_TO BE DONE_
Nothing but the lines from the line that contains "top_housing();" through the line that contains "obj.matrix_world = Matrix.Identity(4)" should appear in the output, each reproduced exactly.

# ENTRIES start

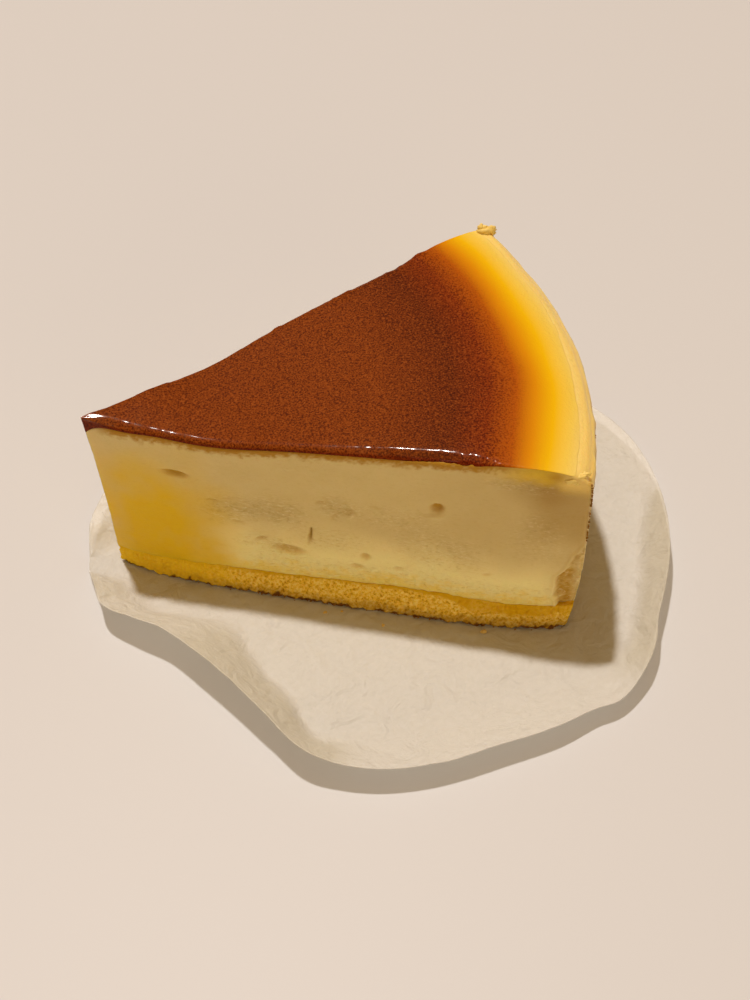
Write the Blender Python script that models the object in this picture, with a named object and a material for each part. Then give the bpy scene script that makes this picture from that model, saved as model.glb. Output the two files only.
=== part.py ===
"""A slice of New York cheesecake: cream filling with a browned top, on a thin sponge base, on its paper liner.

Metres, +Z up. The origin is the middle of the liner's flat underside. The slice lies along X: its tip points to -X
and its two cut faces are mirrored about the line from tip to rim. "Front" is the cut face towards -Y.
"""

import math

import bmesh
import bpy

MM = 0.001

# Driving dimensions of the slice, measured from its tip and from its own underside
CAKE_RADIUS = 113.4 * MM  # tip to outer wall, along the bottom
SLICE_ANGLE = math.radians(47.0)
TIP_HEIGHT = 49.6 * MM
CROWN_HEIGHT = 53.3 * MM  # highest ring of the top, just inside the rim
CROWN_RADIUS = 95.0 * MM
RIM_HEIGHT = 50.8 * MM  # where the rounded rim meets the outer wall
FRONT_DROP = 1.3 * MM  # the crown is this much lower at the front cut
SPONGE_AT_TIP = 5.2 * MM  # thickness of the sponge base
SPONGE_AT_RIM = 10.0 * MM

# Details of the slice
RISE_START = 32.0 * MM  # the top starts to climb towards the crown
FRONT_DISH = (27.0 * MM, 2.2 * MM)  # where the top sinks at the front cut, and how far
BACK_DISH = (38.0 * MM, 1.5 * MM)
DISH_SPREAD = 15.0 * MM
TIP_LEAN = 1.7 * MM  # the top of the tip hangs out over its foot
TIP_LEAN_RUN = 30.0 * MM
WALL_BELLY = 2.1 * MM  # the outer wall swells out above its foot
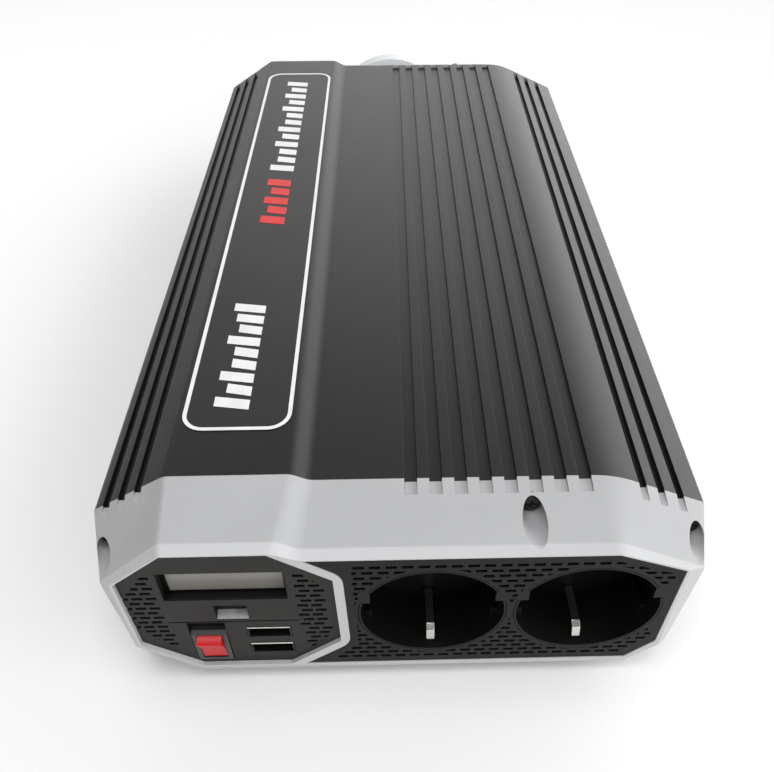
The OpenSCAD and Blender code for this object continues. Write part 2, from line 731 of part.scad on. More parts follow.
module fan_rotor() {
    y0 = fan_y0 + 3.5;
    y1 = fan_y1 - 1;
    color([0.09, 0.09, 0.09]) {
        difference() {
            rod_y(0, y0, y1, fan_z, hub_r);
            rod_y(0, y0 - 1, y1 - 1.6, fan_z, hub_r - 1.6);
        }
        rod_y(0, fan_y0 + 0.5, y1 - 1, fan_z, 1.5);
        intersection() {
            translate([0, (y0 + y1) / 2, fan_z]) for (i = [0:6]) rotate([0, i * 360 / 7, 0])
                rotate([34, 0, 0]) translate([hub_r - 0.8, -0.7, -9]) cube([rotor_r, 1.4, 18]);
            difference() {
                rod_y(0, y0 + 0.2, y1 - 0.2, fan_z, rotor_r);
                rod_y(0, y0 - 1, y1 + 1, fan_z, hub_r - 0.8);
            }
        }
    }
}

module at_fan_corners() {
    for (x = [-fan_pitch / 2, fan_pitch / 2]) for (z = [-fan_pitch / 2, fan_pitch / 2])
        translate([x, 0, fan_z + z]) children();
}

module fan_guard() {
    bars_y = rear_face_y + cowl_t - 2.4;
    color([0.76, 0.77, 0.78]) {
        difference() {
            rod_y(0, rear_face_y, rear_face_y + cowl_t, fan_z, cowl_r);
            rod_y(0, rear_face_y - 1, rear_face_y + cowl_t + 1, fan_z, rotor_r + 1.6);
            at_fan_corners() {
                rod_y(0, rear_face_y - 1, rear_face_y + cowl_t + 1, 0, screw_r + gap);
                rod_y(0, rear_face_y + 4, rear_face_y + cowl_t + 1, 0, 2.6);
            }
        }
        for (r = [7, 13, 19]) difference() {
            rod_y(0, bars_y, bars_y + 1.8, fan_z, r + 0.9);
            rod_y(0, bars_y - 1, bars_y + 3, fan_z, r - 0.9);
        }
        translate([0, 0, fan_z]) for (a = [45:90:315]) rotate([0, a, 0])
            block([6.5, bars_y, -1.2], [rotor_r + 3, bars_y + 1.8, 1.2]);
    }
}

module fan_screws() {
    color([0.75, 0.75, 0.75]) at_fan_corners()
        screw_y(0, 0, rear_face_y + 6, 24, -1, screw_r - 0.2, 2.4);
}

module terminal_base(side) {
    x = side * terminal_x;
    difference() {
        union() {
            block([x - 14, rear_face_y + fit_gap, terminal_z - 14],
                [x + 14, rear_face_y + base_t, terminal_z + 14]);
            rod_y(x, rear_face_y - 5, rear_face_y + 1, terminal_z, stud_r + 2.8);
            for (a = [-1, 1]) block([x + a * 13 - 1, rear_face_y + 1, terminal_z - 14],
                [x + a * 13 + 1, rear_face_y + base_t + 8, terminal_z + 14]);
        }
        rod_y(x, rear_face_y - 6, rear_face_y + base_t + 1, terminal_z, stud_r + gap);
    }
}

module positive_base() {
    color([0.75, 0.06, 0.06]) terminal_base(1);
}

module negative_base() {
    color([0.05, 0.05, 0.05]) terminal_base(-1);
}

// A threaded stud along Y: a neck divides the nut's stretch from the free end
module stud(x, z, r, y0, neck_y, y1, inner_nut_y) {
    rod_y(x, y0, neck_y, z, r);
    rod_y(x, neck_y - 0.1, neck_y + 0.7, z, r - 0.5);
    rod_y(x, neck_y + 0.6, y1 - 0.8, z, r);
    translate([x, y1, z]) rotate([90, 0, 0]) cylinder(h = 0.8, r1 = r - 0.8, r2 = r);
    translate([x, inner_nut_y, z]) rotate([90, 0, 0]) cylinder(h = r * 1.1, r = r * 1.9, $fn = 6);
}

module battery_studs() {
    nut_top = rear_face_y + base_t + washer_t + nut_t + 3 * fit_gap;
    color([0.8, 0.68, 0.35]) for (side = [-1, 1])
        stud(side * terminal_x, terminal_z, stud_r, rear_face_y - 24, nut_top + 0.3, stud_end_y,
            rear_face_y - 10);
}

module washer(x, z, y0, r, t) {
    difference() {
        rod_y(x, y0, y0 + t, z, r * 2.1);
        rod_y(x, y0 - 1, y0 + t + 1, z, r + 0.1);
    }
}

module nut(x, z, y0, r, t) {
    difference() {
        union() {
            translate([x, y0 + t, z]) rotate([90, 0, 0]) cylinder(h = t, r = r * 1.88, $fn = 6);
            rod_y(x, y0, y0 + 1.2, z, r * 2.05);
        }
        rod_y(x, y0 - 1, y0 + t + 1, z, r + fit_gap);
    }
}

terminal_washer_y = rear_face_y + base_t + fit_gap;
terminal_nut_y = terminal_washer_y + washer_t + fit_gap;

module positive_washer() {
    color([0.82, 0.82, 0.8]) washer(terminal_x, terminal_z, terminal_washer_y, stud_r, washer_t);
}

module negative_washer() {
    color([0.82, 0.82, 0.8]) washer(-terminal_x, terminal_z, terminal_washer_y, stud_r, washer_t);
}

module positive_nut() {
    color([0.85, 0.85, 0.82]) nut(terminal_x, terminal_z, terminal_nut_y, stud_r, nut_t);
}

module negative_nut() {
    color([0.85, 0.85, 0.82]) nut(-terminal_x, terminal_z, terminal_nut_y, stud_r, nut_t);
}

module ground_stud() {
    nut_top = rear_face_y + ground_washer_t + ground_nut_t + 2 * fit_gap;
    color([0.8, 0.68, 0.35])
        stud(ground_x, ground_z, ground_r, rear_face_y - 8, nut_top + 0.3, rear_face_y + 18,
            rear_face_y - cap_wall - fit_gap);
}

module ground_washer() {
    color([0.82, 0.82, 0.8])
        washer(ground_x, ground_z, rear_face_y + fit_gap, ground_r, ground_washer_t);
}

module ground_nut() {
    color([0.8, 0.68, 0.35])
        nut(ground_x, ground_z, rear_face_y + ground_washer_t + 2 * fit_gap, ground_r, ground_nut_t);
}

standoff_x = 56;
standoff_ys = [board_y0 + 12, (board_y0 + board_y1) / 2, board_y1 - 12];

module at_standoffs() {
    for (x = [-standoff_x, standoff_x]) for (y = standoff_ys) translate([x, y, 0]) children();
}

module main_board() {
    color([0.05, 0.32, 0.13]) difference() {
        block([-board_w / 2, board_y0, board_z], [board_w / 2, board_y1, board_top]);
        at_standoffs() translate([0, 0, board_z - 1]) cylinder(h = 4, r = screw_r);
    }
}

module board_standoffs() {
    color([0.8, 0.68, 0.35]) at_standoffs() difference() {
        translate([0, 0, foot_h + wall]) cylinder(h = board_z - foot_h - wall, r = 3.2, $fn = 6);
        translate([0, 0, foot_h + wall + 0.5]) cylinder(h = 8, r = screw_r - 0.2);
    }
}

module board_screws() {
    color([0.75, 0.75, 0.75]) at_standoffs() {
        translate([0, 0, board_top]) cylinder(h = 1.8, r = 2.9);
        translate([0, 0, board_z - 4]) cylinder(h = 6, r = screw_r - 0.3);
    }
}

transformer_ys = [38, -4];

module at_transformers() {
    for (x = [-28, 28]) for (y = transformer_ys) translate([x, y, board_top]) children();
}

module transformer_cores() {
    color([0.12, 0.12, 0.13]) at_transformers() difference() {
        block([-24, -9, 0], [24, 9, 42]);
        for (side = [-1, 1]) block([side * 13.5 - 5, -10, 8], [side * 13.5 + 5, 10, 34]);
    }
}

module transformer_windings() {
    color([0.75, 0.6, 0.2]) at_transformers() difference() {
        translate([0, 0, 8.5]) cylinder(h = 25, r = 18);
        block([-8.7, -9.2, 0], [8.7, 9.2, 42]);
        for (side = [-1, 1]) block([side * 20.5 - 2.2, -10, 0], [side * 20.5 + 2.2, 10, 42]);
    }
}

module capacitor(x, y, r, h) {
    translate([x, y, board_top]) difference() {
        cylinder(h = h, r = r);
        translate([0, 0, h - 0.6]) cylinder(h = 1, r = r - 1);
        translate([0, 0, 2.4]) rotate_extrude() translate([r, 0]) circle(r = 0.5, $fn = 16);
    }
}

module input_capacitors() {
    color([0.1, 0.12, 0.3]) for (side = [-1, 1]) for (i = [0:2])
        capacitor(side * (14 + i * 15), 76, 6.3, 26);
}

module bus_capacitors() {
    color([0.08, 0.08, 0.08]) for (x = [-32, 0, 32]) capacitor(x, -48, 12.5, 40);
}

transistor_ys = [for (i = [0:7]) -84 + i * 20];

module power_transistors() {
    color([0.08, 0.08, 0.08]) for (side = [-1, 1]) for (y = transistor_ys) {
        block([side * 77.2 - 2.2, y - 5, 26], [side * 77.2 + 2.2, y + 5, 41]);
        for (leg = [-2.5, 0, 2.5]) {
            block([side * 76 - 0.3, y + leg - 0.4, 14], [side * 76 + 0.3, y + leg + 0.4, 26]);
            block([side * 72 - 4.3, y + leg - 0.4, 14], [side * 72 + 4.3, y + leg + 0.4, 14.6]);
            block([side * 68 - 0.3, y + leg - 0.4, board_top], [side * 68 + 0.3, y + leg + 0.4, 14.6]);
        }
    }
}

module transistor_clamps() {
    length = transistor_ys[7] - transistor_ys[0] + 16;
    color([0.7, 0.7, 0.72]) for (side = [-1, 1])
        block([side * 74.2 - 0.7, transistor_ys[0] - 8, 30],
            [side * 74.2 + 0.7, transistor_ys[0] - 8 + length, 37]);
}

module output_choke() {
    color([0.72, 0.42, 0.15]) translate([36, -88, board_top + 11]) rotate_extrude() translate([13, 0])
        circle(r = 7.5);
}

module choke_base() {
    color([0.1, 0.1, 0.1]) difference() {
        translate([36, -88, board_top]) cylinder(h = 4.5, r = 22);
        translate([36, -88, board_top + 11]) rotate_extrude() translate([13, 0]) circle(r = 7.6);
    }
}

module blade_fuses() {
    color([0.95, 0.45, 0.1]) for (x = [-26, -9, 9, 26]) {
        block([x - 6, 93, board_top + 6], [x + 6, 97.5, board_top + 18]);
        for (side = [-1, 1])
            block([x + side * 4 - 1.8, 95, board_top], [x + side * 4 + 1.8, 95.7, board_top + 6]);
    }
}

module busbars() {
    y = rear_face_y - 16.6;
    color([0.8, 0.45, 0.25]) for (side = [-1, 1]) difference() {
        union() {
            block([side * terminal_x - 8, y, board_top], [side * terminal_x + 8, y + 2, terminal_z + 9]);
            block([side * terminal_x - 8, board_y1 - 8, board_top],
                [side * terminal_x + 8, y + 1, board_top + 2]);
        }
        rod_y(side * terminal_x, y - 1, y + 3, terminal_z, stud_r + gap);
    }
}

module output_leads() {
    y0 = socket_face_y + socket_depth + 3 + gap + 8;
    color([0.5, 0.25, 0.1]) for (x = [socket_left_x, socket_right_x]) for (side = [-1, 1]) {
        px = x + side * pin_pitch / 2;
        translate([px, y0 + 1.3, board_top + 1.5]) {
            cylinder(h = socket_z - 6 - board_top - 1.5, r = 1.2);
            sphere(r = 1.2);
        }
        rod_y(px, y0 + 1.3, board_y0 + 4, board_top + 1.5, 1.2);
    }
}

module rubber_feet() {
    color([0.05, 0.05, 0.05]) for (x = [-46, 46]) for (y = [seam_front_y + 24, seam_rear_y - 24])
        translate([x, y, 0]) cylinder(h = foot_h, r = 8);
}

top_housing();
bottom_housing();
front_cap();
rear_cap();
label_plate();
control_panel();
socket_panel();
lcd_window();
lcd_module();
status_light_pipe();
switch_bezel();
power_rocker();
switch_terminals();
usb_shells();
usb_tongues();
usb_board();
left_socket_insert();
right_socket_insert();
earth_clips();
pin_contacts();
front_cap_screws();
rear_cap_screws();
fan_frame();
fan_rotor();
fan_stator();
fan_guard();
fan_screws();
positive_base();
negative_base();
battery_studs();
positive_washer();
negative_washer();
positive_nut();
negative_nut();
ground_stud();
ground_washer();
ground_nut();
main_board();
board_standoffs();
board_screws();
control_board();
transformer_cores();
transformer_windings();
input_capacitors();
bus_capacitors();
power_transistors();
transistor_clamps();
output_choke();
choke_base();
blade_fuses();
busbars();
output_leads();
rubber_feet();
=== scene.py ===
"""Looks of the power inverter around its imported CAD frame. Metres, +Z up, the control side faces -Y."""

import math

import bmesh
import bpy
from mathutils import Matrix, Vector


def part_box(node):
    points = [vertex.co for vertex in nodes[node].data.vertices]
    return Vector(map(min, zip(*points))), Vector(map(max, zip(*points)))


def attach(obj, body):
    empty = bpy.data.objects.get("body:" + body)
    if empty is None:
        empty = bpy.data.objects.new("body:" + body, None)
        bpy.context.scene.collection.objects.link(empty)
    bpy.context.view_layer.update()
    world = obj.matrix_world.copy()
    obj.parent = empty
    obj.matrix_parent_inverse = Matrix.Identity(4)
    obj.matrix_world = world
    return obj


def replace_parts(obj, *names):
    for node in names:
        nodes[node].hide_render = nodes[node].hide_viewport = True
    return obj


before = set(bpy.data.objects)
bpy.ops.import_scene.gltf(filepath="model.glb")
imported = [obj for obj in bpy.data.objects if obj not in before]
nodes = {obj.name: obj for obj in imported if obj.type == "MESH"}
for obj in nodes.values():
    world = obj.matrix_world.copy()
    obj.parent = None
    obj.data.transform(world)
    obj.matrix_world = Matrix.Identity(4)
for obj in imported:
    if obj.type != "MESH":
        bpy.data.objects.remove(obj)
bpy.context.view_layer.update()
MM = 0.001


def box_mm(name):
    """A CAD node's lowest and highest corners at rest, in millimetres."""
    low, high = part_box(name)
    return low / MM, high / MM


# ---------------------------------------------------------------- camera
CAMERA_AT_MM = Vector((-2.06, -281.13, 225.91))
CAMERA_YAW = 1.356  # degrees to the right of +Y
CAMERA_PITCH = 43.95  # degrees below the horizon
CAMERA_ROLL = 0.017  # degrees from level
CAMERA_LENS_MM = 36.0
CAMERA_SHIFT = (-0.0244, 0.0043)


def add_camera():
    """A wide lens close above the control side, looking down the length of the housing."""
    yaw, pitch, roll = (math.radians(a) for a in (CAMERA_YAW, CAMERA_PITCH, CAMERA_ROLL))
    data = bpy.data.cameras.new("camera")
    data.lens = CAMERA_LENS_MM
    data.sensor_width = 36.0
    data.shift_x, data.shift_y = CAMERA_SHIFT
    data.clip_start = 0.01
    data.clip_end = 50.0
    camera = bpy.data.objects.new("camera", data)
    bpy.context.scene.collection.objects.link(camera)
    forward = Vector((math.sin(yaw) * math.cos(pitch), math.cos(yaw) * math.cos(pitch), -math.sin(pitch)))
    level = Vector((math.cos(yaw), -math.sin(yaw), 0))
    upright = level.cross(forward)
    right = level * math.cos(roll) + upright * math.sin(roll)
    up = upright * math.cos(roll) - level * math.sin(roll)
    turn = Matrix((right, up, -forward)).transposed()
    camera.matrix_world = Matrix.Translation(CAMERA_AT_MM * MM) @ turn.to_4x4()
    bpy.context.scene.camera = camera


add_camera()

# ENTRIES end

_THE RESULT_
top_housing();
bottom_housing();
front_cap();
rear_cap();
label_plate();
control_panel();
socket_panel();
lcd_window();
lcd_module();
status_light_pipe();
switch_bezel();
power_rocker();
switch_terminals();
usb_shells();
usb_tongues();
usb_board();
left_socket_insert();
right_socket_insert();
earth_clips();
pin_contacts();
front_cap_screws();
rear_cap_screws();
fan_frame();
fan_rotor();
fan_stator();
fan_guard();
fan_screws();
positive_base();
negative_base();
battery_studs();
positive_washer();
negative_washer();
positive_nut();
negative_nut();
ground_stud();
ground_washer();
ground_nut();
main_board();
board_standoffs();
board_screws();
control_board();
transformer_cores();
transformer_windings();
input_capacitors();
bus_capacitors();
power_transistors();
transistor_clamps();
output_choke();
choke_base();
blade_fuses();
busbars();
output_leads();
rubber_feet();
=== scene.py ===
"""Looks of the power inverter around its imported CAD frame. Metres, +Z up, the control side faces -Y."""

import math

import bmesh
import bpy
from mathutils import Matrix, Vector


def part_box(node):
    points = [vertex.co for vertex in nodes[node].data.vertices]
    return Vector(map(min, zip(*points))), Vector(map(max, zip(*points)))


def attach(obj, body):
    empty = bpy.data.objects.get("body:" + body)
    if empty is None:
        empty = bpy.data.objects.new("body:" + body, None)
        bpy.context.scene.collection.objects.link(empty)
    bpy.context.view_layer.update()
    world = obj.matrix_world.copy()
    obj.parent = empty
    obj.matrix_parent_inverse = Matrix.Identity(4)
    obj.matrix_world = world
    return obj


def replace_parts(obj, *names):
    for node in names:
        nodes[node].hide_render = nodes[node].hide_viewport = True
    return obj


before = set(bpy.data.objects)
bpy.ops.import_scene.gltf(filepath="model.glb")
imported = [obj for obj in bpy.data.objects if obj not in before]
nodes = {obj.name: obj for obj in imported if obj.type == "MESH"}
for obj in nodes.values():
    world = obj.matrix_world.copy()
    obj.parent = None
    obj.data.transform(world)
    obj.matrix_world = Matrix.Identity(4)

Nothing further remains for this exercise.